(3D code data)
## begin
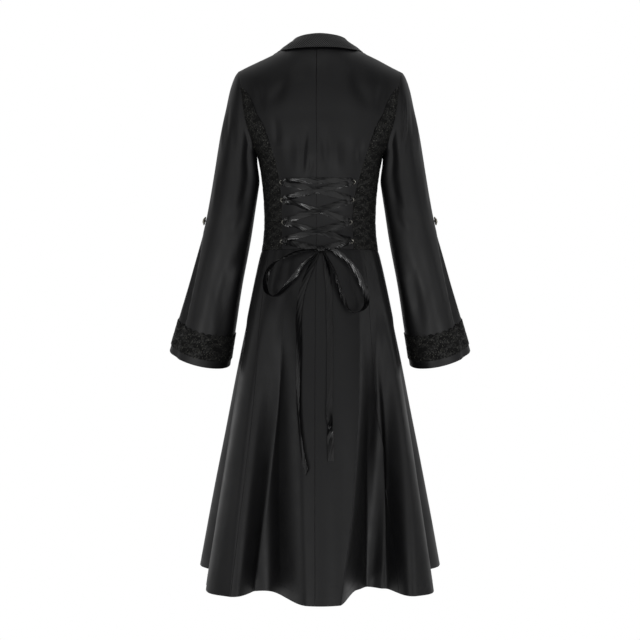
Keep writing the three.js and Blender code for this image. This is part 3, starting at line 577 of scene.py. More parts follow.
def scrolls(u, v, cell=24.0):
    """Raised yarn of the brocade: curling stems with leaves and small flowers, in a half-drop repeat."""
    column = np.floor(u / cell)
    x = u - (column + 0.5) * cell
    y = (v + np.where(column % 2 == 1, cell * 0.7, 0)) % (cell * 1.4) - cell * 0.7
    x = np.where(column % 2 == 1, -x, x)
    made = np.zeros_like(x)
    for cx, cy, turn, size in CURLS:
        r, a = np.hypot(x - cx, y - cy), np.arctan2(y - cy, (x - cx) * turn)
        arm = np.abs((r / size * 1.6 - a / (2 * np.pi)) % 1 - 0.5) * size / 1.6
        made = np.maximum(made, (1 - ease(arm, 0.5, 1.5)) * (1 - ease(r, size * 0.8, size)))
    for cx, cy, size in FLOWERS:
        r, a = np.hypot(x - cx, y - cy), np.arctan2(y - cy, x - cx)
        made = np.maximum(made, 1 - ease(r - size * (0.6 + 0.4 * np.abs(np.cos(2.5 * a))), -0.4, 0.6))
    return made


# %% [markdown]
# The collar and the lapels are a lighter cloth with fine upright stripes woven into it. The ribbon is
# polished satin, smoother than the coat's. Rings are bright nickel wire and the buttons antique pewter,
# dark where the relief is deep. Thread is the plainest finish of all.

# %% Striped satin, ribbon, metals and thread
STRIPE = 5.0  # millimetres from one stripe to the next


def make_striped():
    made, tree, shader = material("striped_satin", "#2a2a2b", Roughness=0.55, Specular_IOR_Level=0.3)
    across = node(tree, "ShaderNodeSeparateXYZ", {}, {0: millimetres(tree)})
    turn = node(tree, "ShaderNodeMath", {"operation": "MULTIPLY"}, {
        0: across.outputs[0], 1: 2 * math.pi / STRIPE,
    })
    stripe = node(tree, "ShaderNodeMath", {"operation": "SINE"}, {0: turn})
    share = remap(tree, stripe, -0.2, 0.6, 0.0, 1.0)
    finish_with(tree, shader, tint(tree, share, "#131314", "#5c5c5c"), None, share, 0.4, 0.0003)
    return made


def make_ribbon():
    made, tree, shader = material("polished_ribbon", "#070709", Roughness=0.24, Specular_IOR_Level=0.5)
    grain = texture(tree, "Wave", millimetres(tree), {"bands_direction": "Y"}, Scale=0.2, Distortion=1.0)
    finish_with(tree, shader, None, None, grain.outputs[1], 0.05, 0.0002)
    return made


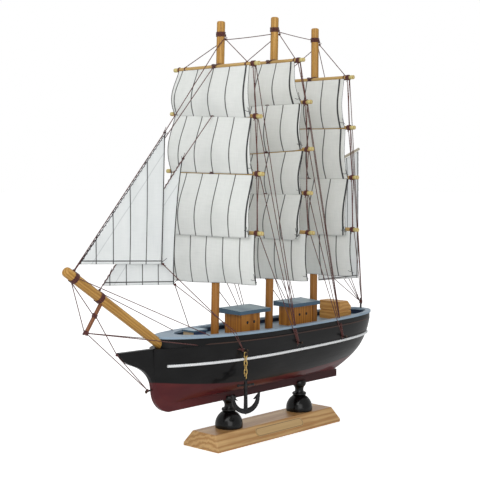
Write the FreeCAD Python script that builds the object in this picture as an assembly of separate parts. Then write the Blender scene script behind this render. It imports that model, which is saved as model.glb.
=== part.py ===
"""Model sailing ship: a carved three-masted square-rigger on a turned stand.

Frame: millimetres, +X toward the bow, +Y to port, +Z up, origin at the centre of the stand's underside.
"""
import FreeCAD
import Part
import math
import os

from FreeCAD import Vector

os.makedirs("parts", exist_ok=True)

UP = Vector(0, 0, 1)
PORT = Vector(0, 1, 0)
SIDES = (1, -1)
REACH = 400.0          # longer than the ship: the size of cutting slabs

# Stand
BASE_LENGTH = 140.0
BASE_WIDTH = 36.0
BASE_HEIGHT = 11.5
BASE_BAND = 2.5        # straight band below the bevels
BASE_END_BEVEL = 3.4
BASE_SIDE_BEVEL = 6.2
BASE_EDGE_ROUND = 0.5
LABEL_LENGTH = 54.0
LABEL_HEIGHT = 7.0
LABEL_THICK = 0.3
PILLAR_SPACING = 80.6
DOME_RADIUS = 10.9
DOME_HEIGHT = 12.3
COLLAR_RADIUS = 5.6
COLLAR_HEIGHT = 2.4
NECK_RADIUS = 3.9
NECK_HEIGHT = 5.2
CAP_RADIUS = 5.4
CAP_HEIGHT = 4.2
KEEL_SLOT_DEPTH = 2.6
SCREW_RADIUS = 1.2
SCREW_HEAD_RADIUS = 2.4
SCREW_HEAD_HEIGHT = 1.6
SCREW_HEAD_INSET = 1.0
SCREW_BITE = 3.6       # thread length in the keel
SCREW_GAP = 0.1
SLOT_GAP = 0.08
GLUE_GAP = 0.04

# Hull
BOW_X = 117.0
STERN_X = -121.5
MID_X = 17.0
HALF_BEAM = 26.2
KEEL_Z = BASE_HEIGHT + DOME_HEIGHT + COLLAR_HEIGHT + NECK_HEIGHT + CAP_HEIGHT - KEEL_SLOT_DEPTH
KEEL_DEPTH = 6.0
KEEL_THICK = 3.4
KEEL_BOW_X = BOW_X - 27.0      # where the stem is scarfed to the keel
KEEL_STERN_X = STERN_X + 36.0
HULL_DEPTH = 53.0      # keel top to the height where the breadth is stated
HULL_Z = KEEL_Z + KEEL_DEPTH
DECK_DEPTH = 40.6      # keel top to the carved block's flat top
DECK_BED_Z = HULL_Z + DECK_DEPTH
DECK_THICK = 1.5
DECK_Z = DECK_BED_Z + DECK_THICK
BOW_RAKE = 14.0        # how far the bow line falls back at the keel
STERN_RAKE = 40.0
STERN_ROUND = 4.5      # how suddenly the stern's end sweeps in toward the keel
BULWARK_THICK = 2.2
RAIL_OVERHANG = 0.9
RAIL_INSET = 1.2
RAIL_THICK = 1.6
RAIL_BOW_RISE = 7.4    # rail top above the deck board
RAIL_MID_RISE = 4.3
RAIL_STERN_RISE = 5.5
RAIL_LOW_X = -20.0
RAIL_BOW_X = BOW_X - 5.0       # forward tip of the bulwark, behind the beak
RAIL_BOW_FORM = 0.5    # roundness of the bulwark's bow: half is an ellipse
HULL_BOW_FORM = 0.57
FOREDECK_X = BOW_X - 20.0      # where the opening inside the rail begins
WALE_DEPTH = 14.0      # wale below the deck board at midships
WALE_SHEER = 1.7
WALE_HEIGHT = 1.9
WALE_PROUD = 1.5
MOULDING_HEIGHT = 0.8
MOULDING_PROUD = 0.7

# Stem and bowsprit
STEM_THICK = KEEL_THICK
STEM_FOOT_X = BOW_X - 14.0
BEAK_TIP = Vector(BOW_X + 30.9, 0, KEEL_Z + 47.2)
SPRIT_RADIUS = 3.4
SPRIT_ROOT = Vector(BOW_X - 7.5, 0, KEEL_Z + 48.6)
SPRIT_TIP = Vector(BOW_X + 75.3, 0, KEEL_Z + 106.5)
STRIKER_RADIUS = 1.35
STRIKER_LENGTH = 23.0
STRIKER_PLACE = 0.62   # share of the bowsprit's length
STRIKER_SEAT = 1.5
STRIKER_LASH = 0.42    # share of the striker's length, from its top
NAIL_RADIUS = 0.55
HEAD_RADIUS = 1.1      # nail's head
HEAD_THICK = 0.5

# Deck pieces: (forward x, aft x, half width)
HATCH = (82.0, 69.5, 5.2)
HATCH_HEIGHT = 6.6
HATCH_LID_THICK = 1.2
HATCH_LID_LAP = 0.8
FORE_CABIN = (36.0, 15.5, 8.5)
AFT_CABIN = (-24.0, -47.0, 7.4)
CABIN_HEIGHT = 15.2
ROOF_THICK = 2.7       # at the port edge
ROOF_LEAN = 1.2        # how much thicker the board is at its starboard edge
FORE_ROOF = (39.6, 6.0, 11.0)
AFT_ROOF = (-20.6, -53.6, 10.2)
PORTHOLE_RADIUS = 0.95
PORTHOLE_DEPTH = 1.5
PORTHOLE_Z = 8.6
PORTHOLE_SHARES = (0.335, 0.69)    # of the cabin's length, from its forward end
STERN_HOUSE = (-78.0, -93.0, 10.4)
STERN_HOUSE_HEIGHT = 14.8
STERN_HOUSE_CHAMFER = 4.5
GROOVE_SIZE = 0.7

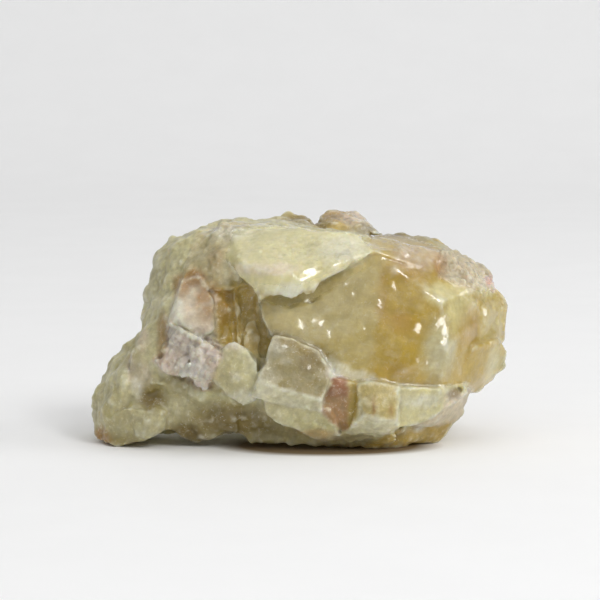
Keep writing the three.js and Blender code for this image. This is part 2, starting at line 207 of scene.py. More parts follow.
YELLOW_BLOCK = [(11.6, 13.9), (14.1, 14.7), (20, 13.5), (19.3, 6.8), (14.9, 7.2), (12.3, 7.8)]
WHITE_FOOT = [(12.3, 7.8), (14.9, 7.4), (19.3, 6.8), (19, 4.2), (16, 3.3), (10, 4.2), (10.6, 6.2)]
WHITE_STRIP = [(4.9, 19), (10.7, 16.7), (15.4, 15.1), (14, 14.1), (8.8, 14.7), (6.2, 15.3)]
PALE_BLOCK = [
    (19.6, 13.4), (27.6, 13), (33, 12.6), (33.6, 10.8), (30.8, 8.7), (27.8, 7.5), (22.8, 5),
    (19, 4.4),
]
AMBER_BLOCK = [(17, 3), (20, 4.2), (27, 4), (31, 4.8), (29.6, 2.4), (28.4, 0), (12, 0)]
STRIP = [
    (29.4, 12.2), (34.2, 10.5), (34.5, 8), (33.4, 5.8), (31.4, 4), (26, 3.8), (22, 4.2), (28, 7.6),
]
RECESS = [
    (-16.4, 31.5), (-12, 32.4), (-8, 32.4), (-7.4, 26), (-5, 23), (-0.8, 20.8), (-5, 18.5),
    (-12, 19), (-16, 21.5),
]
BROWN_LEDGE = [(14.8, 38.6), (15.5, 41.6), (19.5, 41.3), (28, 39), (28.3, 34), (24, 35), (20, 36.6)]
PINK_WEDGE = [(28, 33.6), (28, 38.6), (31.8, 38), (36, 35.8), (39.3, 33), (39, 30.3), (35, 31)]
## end
● **WRITTEN EXERCISE**
Only the lines from the first line of the material above through the line that contains "STRIPE = 5.0" should be quoted, each one exactly.

● **THE RESULT**
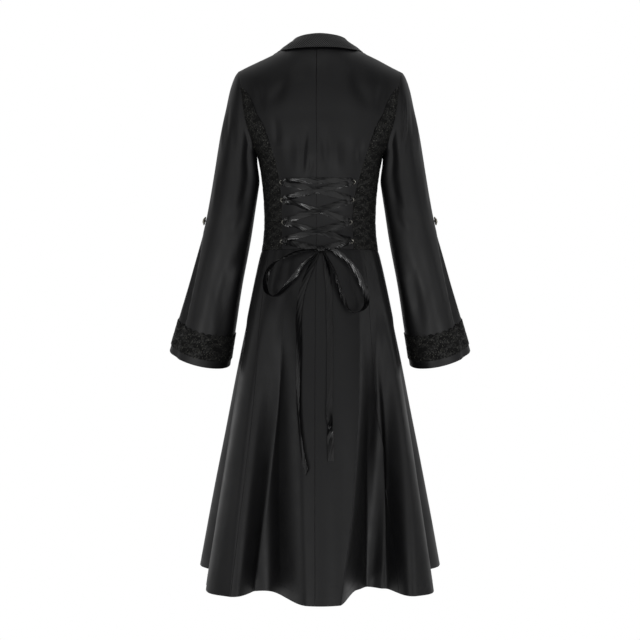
Keep writing the three.js and Blender code for this image. This is part 3, starting at line 577 of scene.py. More parts follow.
def scrolls(u, v, cell=24.0):
    """Raised yarn of the brocade: curling stems with leaves and small flowers, in a half-drop repeat."""
    column = np.floor(u / cell)
    x = u - (column + 0.5) * cell
    y = (v + np.where(column % 2 == 1, cell * 0.7, 0)) % (cell * 1.4) - cell * 0.7
    x = np.where(column % 2 == 1, -x, x)
    made = np.zeros_like(x)
    for cx, cy, turn, size in CURLS:
        r, a = np.hypot(x - cx, y - cy), np.arctan2(y - cy, (x - cx) * turn)
        arm = np.abs((r / size * 1.6 - a / (2 * np.pi)) % 1 - 0.5) * size / 1.6
        made = np.maximum(made, (1 - ease(arm, 0.5, 1.5)) * (1 - ease(r, size * 0.8, size)))
    for cx, cy, size in FLOWERS:
        r, a = np.hypot(x - cx, y - cy), np.arctan2(y - cy, x - cx)
        made = np.maximum(made, 1 - ease(r - size * (0.6 + 0.4 * np.abs(np.cos(2.5 * a))), -0.4, 0.6))
    return made


# %% [markdown]
# The collar and the lapels are a lighter cloth with fine upright stripes woven into it. The ribbon is
# polished satin, smoother than the coat's. Rings are bright nickel wire and the buttons antique pewter,
# dark where the relief is deep. Thread is the plainest finish of all.

# %% Striped satin, ribbon, metals and thread
STRIPE = 5.0  # millimetres from one stripe to the next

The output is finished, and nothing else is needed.